As the new Chief Executive said to us "Our proposals will lead to a slight drop in the number of regularly funded BME led organizations". Uhh - what did McMaster say? Here's a reminder: "We live in one of the most diverse cultures the world has ever seen, yet this is not reflected in the culture we produce, or in who is producing it...nothing can be excellent without reflecting the society which produces and experiences it". 


Hmmm... who's listening? Certainly not the Arts Council.


One thing we colonised instinctively learnt (I grew up in pre-Independence Kenya) was the dictum 'divide & rule'. The Arts Council, as a willing arm of the government, has imbibed the phrase as mother's milk.

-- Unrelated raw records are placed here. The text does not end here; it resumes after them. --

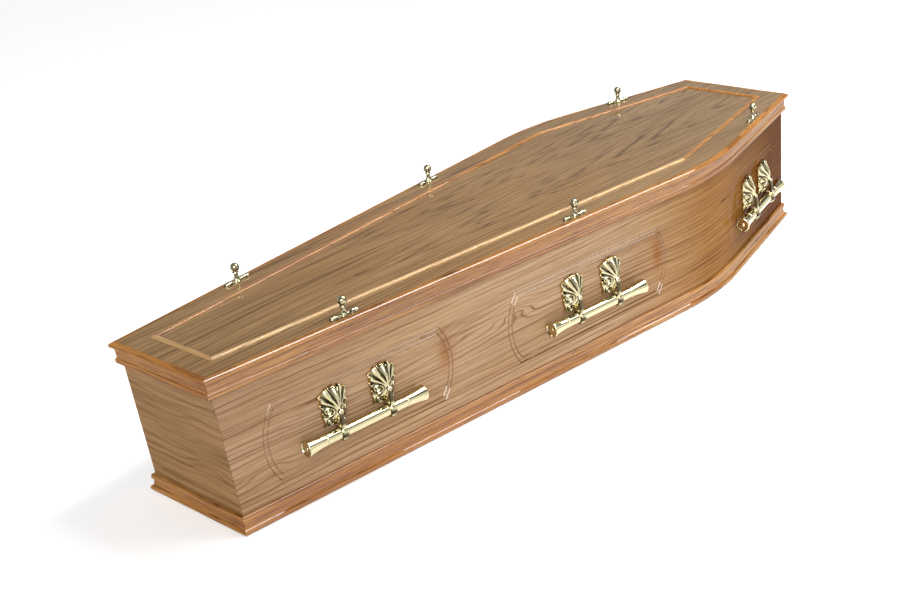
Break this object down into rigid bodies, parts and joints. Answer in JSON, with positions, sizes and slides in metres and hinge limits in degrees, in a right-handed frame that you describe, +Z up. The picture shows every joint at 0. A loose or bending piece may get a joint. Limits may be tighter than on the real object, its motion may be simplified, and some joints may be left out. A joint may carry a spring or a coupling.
{
  "type": "wooden coffin",
  "caption": "Shouldered six-sided coffin of veneered boards with moulded edges, round bar handles on leaf plates, and a lift-off lid with a planted bead and ball-topped lid screws.",
  "frame": {"origin": "centre of the whole part's box in plan, on the surface it stands on", "axes": "+X towards the head end, +Y towards the coffin's left side, +Z up"},
  "size_m": [1.93, 0.5738, 0.3823],
  "materials": {
    "oak_veneer": "stained oak veneer under clear gloss lacquer",
    "solid_oak": "warm stained solid moulding under clear gloss lacquer",
    "brass": "polished pale brass plating"
  },
  "bodies": {
    "root": {"base_board": "oak_veneer", "side_board_left": "oak_veneer", "side_board_right": "oak_veneer", "foot_end_board": "oak_veneer", "head_end_board": "oak_veneer", "base_moulding_left": "solid_oak", "base_moulding_right": "solid_oak", "base_moulding_foot": "solid_oak", "base_moulding_head": "solid_oak", "lid_board": "oak_veneer", "lid_moulding_left": "solid_oak", "lid_moulding_right": "solid_oak", "lid_moulding_foot": "solid_oak", "lid_moulding_head": "solid_oak", "lid_bead_leg_left": "solid_oak", "lid_bead_shoulder_left": "solid_oak", "lid_bead_head": "solid_oak", "lid_bead_shoulder_right": "solid_oak", "lid_bead_leg_right": "solid_oak", "lid_bead_foot": "solid_oak", "handle_bar_left_foot": "brass", "handle_bar_left_middle": "brass", "handle_bar_left_head": "brass", "handle_bar_right_foot": "brass", "handle_bar_right_middle": "brass", "handle_bar_right_head": "brass", "handle_plate_left_foot_1": "brass", "handle_plate_left_foot_2": "brass", "handle_plate_left_middle_1": "brass", "handle_plate_left_middle_2": "brass", "handle_plate_left_head_1": "brass", "handle_plate_left_head_2": "brass", "handle_plate_right_foot_1": "brass", "handle_plate_right_foot_2": "brass", "handle_plate_right_middle_1": "brass", "handle_plate_right_middle_2": "brass", "handle_plate_right_head_1": "brass", "handle_plate_right_head_2": "brass", "lid_screw_left_foot": "brass", "lid_screw_left_middle": "brass", "lid_screw_left_head": "brass", "lid_screw_right_foot": "brass", "lid_screw_right_middle": "brass", "lid_screw_right_head": "brass"}
  },
  "joints": []
}
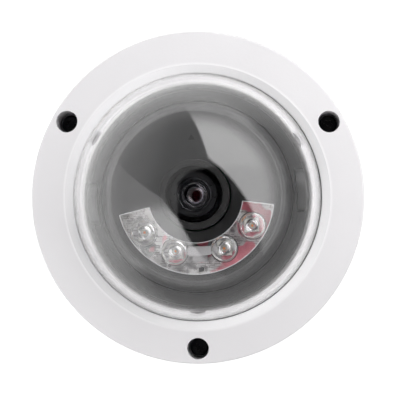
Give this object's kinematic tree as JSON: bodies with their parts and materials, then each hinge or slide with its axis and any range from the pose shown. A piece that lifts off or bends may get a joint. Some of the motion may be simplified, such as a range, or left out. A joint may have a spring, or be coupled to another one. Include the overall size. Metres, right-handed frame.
{
  "type": "dome cctv camera",
  "caption": "Dome security camera with screw-down cover ring, clear bubble, and a pan, tilt and rotate camera head with infrared lamps over a flat back box.",
  "frame": {"origin": "centre of the flat mounting face of the back box", "axes": "+Z out of the mounting face towards the top of the dome; infrared window on the -Y side"},
  "size_m": [0.13, 0.13, 0.0999],
  "materials": {
    "white_coat": "fine-textured satin powder coat",
    "cast_metal": "powder-coated die casting",
    "clear_dome": "clear polished polycarbonate",
    "lens_glass": "coated optical glass",
    "lamp_window": "clear polished polycarbonate",
    "seal_rubber": "matte silicone",
    "hood_rubber": "matte",
    "dark_plastic": "fine-spark moulded",
    "grey_plastic": "moulded",
    "black_plastic": "moulded",
    "white_plastic": "moulded",
    "lamp_board": "red solder mask",
    "green_board": "green solder mask",
    "cup_silver": "vapour-metallised reflector",
    "lamp": "encapsulated lamp",
    "dark_screw": "black oxide",
    "steel_screw": "zinc plated",
    "anodised": "black anodised",
    "bare_aluminium": "satin",
    "steel_sheet": "pressed sheet",
    "shield_steel": "tinned",
    "chip": "moulded epoxy"
  },
  "bodies": {
    "back_box": {"base": "cast_metal", "cover_seal": "seal_rubber", "conduit_plug": "cast_metal", "cable_grommet": "seal_rubber", "main_board": "green_board", "board_screws": "steel_screw", "processor": "chip", "heat_sink": "anodised", "network_jack": "shield_steel", "network_transformer": "chip", "power_terminal": "black_plastic", "card_socket": "shield_steel", "reset_switch": "black_plastic", "capacitors": "bare_aluminium", "harness_connector": "white_plastic", "gimbal_plate": "steel_sheet", "gimbal_plate_screws": "steel_screw", "pan_keeper": "steel_sheet", "pan_keeper_screws": "steel_screw"},
    "cover_group": {"cover": "white_coat", "bubble": "clear_dome", "bubble_gasket": "seal_rubber", "bubble_retainer": "steel_sheet", "bubble_screws": "steel_screw", "cover_screws": "dark_screw", "screw_clips": "steel_screw"},
    "pan_group": {"pan_ring": "dark_plastic", "yoke_right": "dark_plastic", "yoke_left": "dark_plastic", "yoke_screws": "dark_screw", "inner_liner": "dark_plastic"},
    "tilt_group": {"tilt_ring": "dark_plastic", "rear_shell": "dark_plastic", "pivot_screws": "dark_screw", "rear_shell_screws": "dark_screw"},
    "head_group": {"front_shell": "dark_plastic", "lamp_window": "lamp_window", "lamp_board": "lamp_board", "lamp_bridge": "grey_plastic", "light_sensor": "chip", "lens_hood": "hood_rubber", "lens_barrel": "anodised", "front_lens": "lens_glass", "rear_lens": "lens_glass", "lens_holder": "black_plastic", "cut_filter": "lens_glass", "sensor_board": "green_board", "sensor_board_screws": "steel_screw", "image_sensor": "chip", "head_clip": "dark_plastic", "head_clip_screws": "dark_screw", "lamp_cup_1": "cup_silver", "lamp_cup_2": "cup_silver", "lamp_cup_3": "cup_silver", "lamp_cup_4": "cup_silver", "lamps": "lamp"},
    "focus_group": {"focus_ring": "anodised"},
    "reset_group": {"reset_button": "black_plastic"},
    "card_group": {"memory_card": "chip"}
  },
  "joints": [
    {"name": "cover_lift", "type": "slide", "parent": "back_box", "child": "cover_group", "axis": [0, 0, 1], "range_m": [0, 0.08]},
    {"name": "pan", "type": "hinge", "parent": "back_box", "child": "pan_group", "pos_m": [0, 0, 0.026], "axis": [0, 0, 1], "range_deg": [-175, 175]},
    {"name": "tilt", "type": "hinge", "parent": "pan_group", "child": "tilt_group", "pos_m": [0, 0, 0.052], "axis": [0.9976, 0.0698, 0], "range_deg": [-15, 75]},
    {"name": "rotate", "type": "hinge", "parent": "tilt_group", "child": "head_group", "pos_m": [0, 0, 0.052], "axis": [0, 0, 1], "range_deg": [-175, 175]},
    {"name": "focus", "type": "hinge", "parent": "head_group", "child": "focus_group", "pos_m": [0, 0, 0.073], "axis": [0, 0, 1], "range_deg": [-60, 60]},
    {"name": "reset", "type": "slide", "parent": "back_box", "child": "reset_group", "axis": [0, 0, -1], "range_m": [0, 0.0003], "stiffness_N_per_m": 3000},
    {"name": "card_eject", "type": "slide", "parent": "back_box", "child": "card_group", "axis": [1, 0, 0], "range_m": [0, 0.009]}
  ]
}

This evening I think of the vast majority of clients who are, at the very least, going to bed untroubled by the current funding round. And the relatively smaller number who go to bed with gnashing teeth (I'll just make do with coffee and cigarettes - which I had given up until before Christmas).


Was it Hemingway who gave us the phrase 'For Whom the Bell Tolls'? Whoever, its certainly apt now. I think back to when Temba were removed from the Arts Council's portfolio in the mid-90s, and of the troubles Talawa had more recently. Who's next, when apparatchiks hold such sway? How can we talk of Arts with people who despise artists?


Before I finish, let me make clear one matter: I would have gone to bed with a lighter heart if, while cutting Tara, the Arts Council could also have convincingly demonstrated its real (cash) commitment to cultural diversity. I'm afraid that phrase holds as much conviction as the 'consultations' bred by New Labour.